Exercise prompt: Output every line of the data exactly as it appears.

###

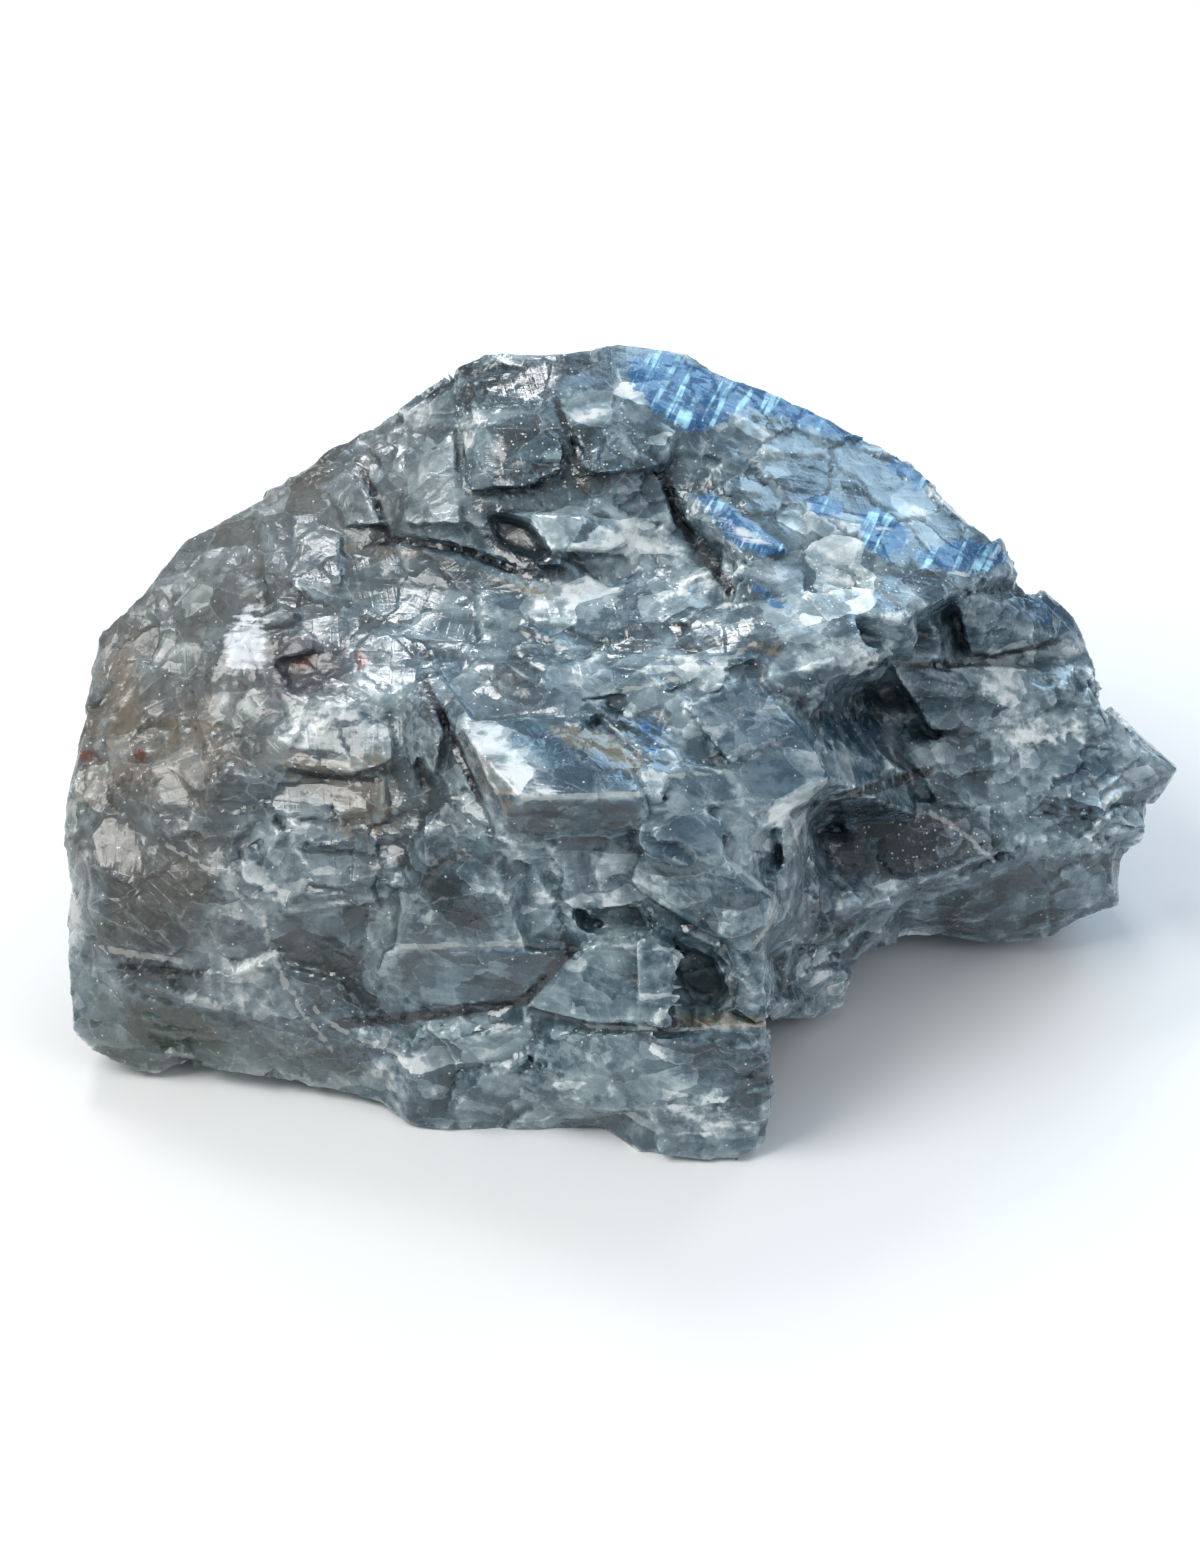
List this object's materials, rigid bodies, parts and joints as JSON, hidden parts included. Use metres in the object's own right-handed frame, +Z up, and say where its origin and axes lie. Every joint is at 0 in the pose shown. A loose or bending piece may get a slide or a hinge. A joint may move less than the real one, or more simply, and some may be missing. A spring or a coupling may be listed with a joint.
{
  "type": "rough calcite specimen",
  "caption": "Rough, broken lump of slate-blue translucent calcite, cleaved into ledges and blocks, lying on a flat broken base.",
  "frame": {"origin": "middle of the stone's bounding box, on the table it lies on", "axes": "+X to the right as the picture shows the stone, its longest way; +Y away from the viewer; +Z up from the flat broken base, its shortest way"},
  "size_m": [0.1138, 0.0782, 0.056],
  "materials": {
    "calcite": "cleaved and weathered, half translucent, glossy on cleavage faces and matt where worn"
  },
  "bodies": {
    "root": {"calcite_rough": "calcite"}
  },
  "joints": []
}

###

Reply to the task:
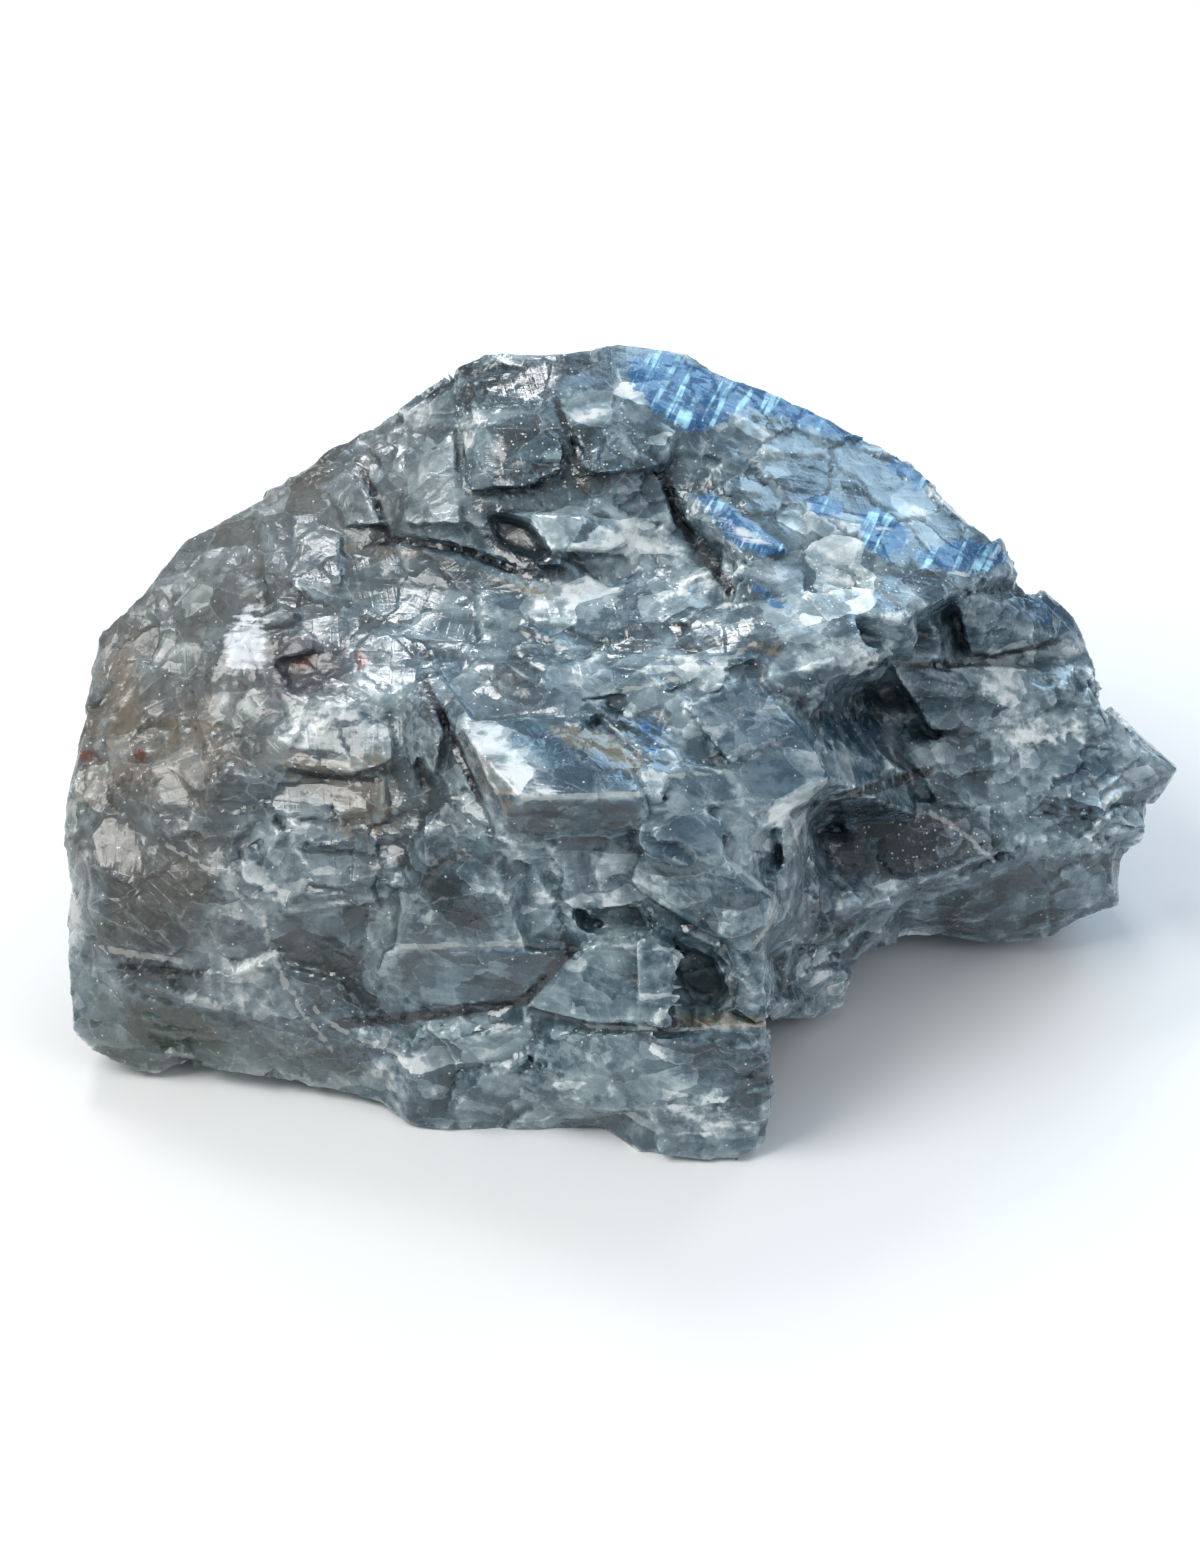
List this object's materials, rigid bodies, parts and joints as JSON, hidden parts included. Use metres in the object's own right-handed frame, +Z up, and say where its origin and axes lie. Every joint is at 0 in the pose shown. A loose or bending piece may get a slide or a hinge. A joint may move less than the real one, or more simply, and some may be missing. A spring or a coupling may be listed with a joint.
{
  "type": "rough calcite specimen",
  "caption": "Rough, broken lump of slate-blue translucent calcite, cleaved into ledges and blocks, lying on a flat broken base.",
  "frame": {"origin": "middle of the stone's bounding box, on the table it lies on", "axes": "+X to the right as the picture shows the stone, its longest way; +Y away from the viewer; +Z up from the flat broken base, its shortest way"},
  "size_m": [0.1138, 0.0782, 0.056],
  "materials": {
    "calcite": "cleaved and weathered, half translucent, glossy on cleavage faces and matt where worn"
  },
  "bodies": {
    "root": {"calcite_rough": "calcite"}
  },
  "joints": []
}